Starting to get Involved
A company A has bought a product line and the existing inventory from company B.
Company B delisted the product from their 510k listing.
Company A is not yet ready to manufacture the product (production line transfer not finished) but needs to continue distributing the device and would therefore list the new device.

However do they need to relabel the device under their own name or can they still distribute the device with the previous manufacturer's name on an FDA point of view ?

Thanks !
Last edited:

Ronen E

Problem Solver
Hi SylvieS, welcome to the Cove discussions :bigwave:

I think it would be easiest/clearest to handle the distribution of that old inventory as a distributor who just purchased it from the manufacturer. In that case company A would have only distributor obligations with regards to that inventory (they could add their own sticker but are not obliged to do so).
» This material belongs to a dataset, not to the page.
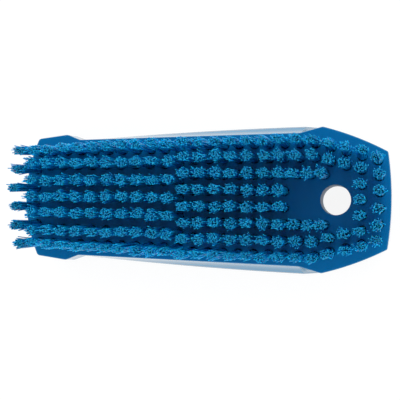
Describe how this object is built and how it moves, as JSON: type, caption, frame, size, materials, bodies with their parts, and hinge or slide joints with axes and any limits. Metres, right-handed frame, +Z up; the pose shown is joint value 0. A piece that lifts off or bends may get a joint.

To close the regulatory loop, perhaps company A can put down in contract with company B that company B would continue to be responsible for the sold leftover inventory, at least formally (a practical arrangement can also be included in the contract), and would fully inform company A of any market feedback - especially complaints and adverse events - that they receive due to their details still appearing on the label.

When manufacturing recommences at company A, company A would have to take the full manufacturer role and labelling would have to match.

Of course, the value of the above suggestion depends on the nature of the devices, the quantity transferred vs. routine requirements, lifetime of the device, device risk level / volume of problems and market feedback etc. etc. What I suggested is more appropriate for lower-risk / shorter life / high volume turnover devices.